Saturday, 24 August 2013

The bright box in the corner

I had a couple of TV-related pieces out this week. This was in last Saturday’s Guardian:

And this piece, on the history of the TV critic, was in today’s Financial Times:

Dennis Potter, whose career as Daily Herald TV critic I briefly mention in the FT piece, carried on writing about television throughout the 1960s and 1970s, mostly for the New Statesman and the Sunday Times. Unusually for a TV critic, he often mentioned his immediate surroundings while watching TV and talked freely about how it affected his analysis of what was on. ‘The bright box in the corner of the room can turn itself within minutes into a hell-hole,’ he wrote in November 1974 after the IRA pub bombings in Birmingham. ‘There, where the dancers cavort and pop singers clean their teeth with the microphone, where lewd comedians snigger and magical detergents remove impossible stains, there, inches above the carpet, is a chopped, edited, summarised version of a few of the terrors and miseries and endless conflicts which afflict our kind … We can look down and see the world boiling, and then we can go and put the cat out.’ At the height of the IMF crisis in October 1976, he wrote: ‘I do not think I have ever felt quite so low-spirited as I did on Monday night when reduced to watching Panorama in a hotel room in London while cold rain splattered on the smeared glazing which separated my few cubic inches of stale air from the dirty and darkened streets of what is now apparently the capital city of the damned.’  

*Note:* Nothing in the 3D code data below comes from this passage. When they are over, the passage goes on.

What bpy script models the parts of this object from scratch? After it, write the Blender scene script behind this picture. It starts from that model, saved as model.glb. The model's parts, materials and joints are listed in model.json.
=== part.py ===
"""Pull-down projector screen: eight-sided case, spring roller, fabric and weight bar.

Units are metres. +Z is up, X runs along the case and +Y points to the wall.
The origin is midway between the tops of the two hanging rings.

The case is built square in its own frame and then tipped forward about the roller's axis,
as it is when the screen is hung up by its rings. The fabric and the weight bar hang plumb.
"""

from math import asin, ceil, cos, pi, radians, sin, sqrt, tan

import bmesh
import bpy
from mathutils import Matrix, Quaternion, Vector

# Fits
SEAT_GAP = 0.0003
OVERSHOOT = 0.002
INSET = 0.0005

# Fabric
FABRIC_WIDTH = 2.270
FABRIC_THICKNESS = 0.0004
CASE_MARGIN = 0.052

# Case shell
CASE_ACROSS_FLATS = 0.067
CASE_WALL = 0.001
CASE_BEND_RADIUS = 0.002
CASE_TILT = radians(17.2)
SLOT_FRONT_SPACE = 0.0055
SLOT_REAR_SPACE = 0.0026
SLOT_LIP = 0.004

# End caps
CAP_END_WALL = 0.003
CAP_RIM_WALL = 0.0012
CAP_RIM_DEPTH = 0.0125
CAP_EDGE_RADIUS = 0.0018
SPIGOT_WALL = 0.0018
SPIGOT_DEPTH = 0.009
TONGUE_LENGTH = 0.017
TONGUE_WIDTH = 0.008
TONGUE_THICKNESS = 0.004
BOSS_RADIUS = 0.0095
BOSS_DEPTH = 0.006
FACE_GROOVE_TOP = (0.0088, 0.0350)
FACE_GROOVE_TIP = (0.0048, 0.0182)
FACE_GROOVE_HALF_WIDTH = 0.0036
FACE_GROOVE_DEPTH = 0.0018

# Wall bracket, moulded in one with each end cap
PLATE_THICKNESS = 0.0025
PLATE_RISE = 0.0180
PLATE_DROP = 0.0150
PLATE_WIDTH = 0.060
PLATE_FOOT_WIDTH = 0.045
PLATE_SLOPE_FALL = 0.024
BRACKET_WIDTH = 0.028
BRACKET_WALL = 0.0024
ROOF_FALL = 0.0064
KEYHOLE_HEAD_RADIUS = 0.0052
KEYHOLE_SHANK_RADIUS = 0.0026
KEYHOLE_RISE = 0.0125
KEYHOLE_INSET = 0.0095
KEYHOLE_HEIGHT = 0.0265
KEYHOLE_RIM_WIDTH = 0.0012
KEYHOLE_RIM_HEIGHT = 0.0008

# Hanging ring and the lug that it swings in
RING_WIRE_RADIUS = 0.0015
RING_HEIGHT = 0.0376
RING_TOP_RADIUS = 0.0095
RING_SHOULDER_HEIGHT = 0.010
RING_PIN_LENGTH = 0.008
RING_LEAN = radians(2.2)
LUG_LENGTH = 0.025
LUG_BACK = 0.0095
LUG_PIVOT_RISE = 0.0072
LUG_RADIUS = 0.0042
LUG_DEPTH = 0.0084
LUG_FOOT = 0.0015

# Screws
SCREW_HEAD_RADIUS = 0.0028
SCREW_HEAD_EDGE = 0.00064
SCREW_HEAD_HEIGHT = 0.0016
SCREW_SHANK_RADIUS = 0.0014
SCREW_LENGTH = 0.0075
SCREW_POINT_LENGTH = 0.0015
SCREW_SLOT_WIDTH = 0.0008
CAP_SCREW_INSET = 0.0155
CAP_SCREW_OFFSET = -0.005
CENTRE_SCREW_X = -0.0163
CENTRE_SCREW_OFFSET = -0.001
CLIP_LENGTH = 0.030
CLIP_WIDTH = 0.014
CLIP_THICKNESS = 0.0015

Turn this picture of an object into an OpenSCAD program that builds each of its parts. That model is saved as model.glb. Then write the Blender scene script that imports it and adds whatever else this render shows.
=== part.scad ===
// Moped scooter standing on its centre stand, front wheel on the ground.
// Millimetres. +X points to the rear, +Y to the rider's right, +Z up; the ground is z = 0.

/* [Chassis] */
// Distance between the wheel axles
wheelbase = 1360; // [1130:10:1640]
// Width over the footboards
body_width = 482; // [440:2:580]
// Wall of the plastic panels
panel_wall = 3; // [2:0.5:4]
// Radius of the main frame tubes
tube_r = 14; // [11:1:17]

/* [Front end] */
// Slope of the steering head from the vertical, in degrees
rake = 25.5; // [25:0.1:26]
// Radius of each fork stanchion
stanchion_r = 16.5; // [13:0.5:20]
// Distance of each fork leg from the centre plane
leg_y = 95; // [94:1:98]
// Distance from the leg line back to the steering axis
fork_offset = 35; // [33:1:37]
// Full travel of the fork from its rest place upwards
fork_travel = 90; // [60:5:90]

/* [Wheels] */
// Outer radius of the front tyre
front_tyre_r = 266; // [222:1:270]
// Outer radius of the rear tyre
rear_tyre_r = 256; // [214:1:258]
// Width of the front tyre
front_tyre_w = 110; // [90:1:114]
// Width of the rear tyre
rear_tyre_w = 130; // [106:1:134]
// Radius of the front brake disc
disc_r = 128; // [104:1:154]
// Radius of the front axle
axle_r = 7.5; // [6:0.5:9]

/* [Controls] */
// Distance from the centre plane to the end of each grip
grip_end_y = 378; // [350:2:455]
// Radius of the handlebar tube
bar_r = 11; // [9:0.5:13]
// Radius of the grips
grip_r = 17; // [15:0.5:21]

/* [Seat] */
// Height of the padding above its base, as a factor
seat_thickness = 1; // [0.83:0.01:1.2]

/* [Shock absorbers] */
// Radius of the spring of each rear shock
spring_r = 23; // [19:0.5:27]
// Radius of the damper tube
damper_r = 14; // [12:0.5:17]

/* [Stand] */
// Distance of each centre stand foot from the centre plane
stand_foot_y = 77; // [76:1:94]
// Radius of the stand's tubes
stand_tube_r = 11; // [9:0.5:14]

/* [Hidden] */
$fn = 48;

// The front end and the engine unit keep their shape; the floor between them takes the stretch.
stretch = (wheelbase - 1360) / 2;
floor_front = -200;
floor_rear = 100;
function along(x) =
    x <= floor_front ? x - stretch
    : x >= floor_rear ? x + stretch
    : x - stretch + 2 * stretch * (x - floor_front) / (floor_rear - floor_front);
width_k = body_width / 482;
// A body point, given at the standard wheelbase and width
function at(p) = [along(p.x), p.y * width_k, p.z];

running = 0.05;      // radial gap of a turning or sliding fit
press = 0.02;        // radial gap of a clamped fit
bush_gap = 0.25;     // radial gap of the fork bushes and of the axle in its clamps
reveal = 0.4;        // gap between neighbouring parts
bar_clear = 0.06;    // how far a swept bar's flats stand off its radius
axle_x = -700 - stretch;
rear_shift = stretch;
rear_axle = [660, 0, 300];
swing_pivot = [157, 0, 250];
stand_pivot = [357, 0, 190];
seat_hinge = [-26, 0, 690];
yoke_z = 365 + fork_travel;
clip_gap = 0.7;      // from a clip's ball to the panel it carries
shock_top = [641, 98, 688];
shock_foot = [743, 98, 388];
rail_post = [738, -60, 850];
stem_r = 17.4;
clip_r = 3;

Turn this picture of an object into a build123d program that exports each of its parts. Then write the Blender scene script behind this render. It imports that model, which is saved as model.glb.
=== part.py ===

Potter’s psoriatic illness made notetaking a great strain and involved a lot of enforced TV watching while bed-ridden. ‘The television set along the next corridor was almost permanently clamped to the commercial channel,’ he wrote of one hospital stay in March 1975, ‘the switch presided over by an amiably bronchitic master of ceremonies who between rattling coughs pronounced at suitable intervals that it was all shit.’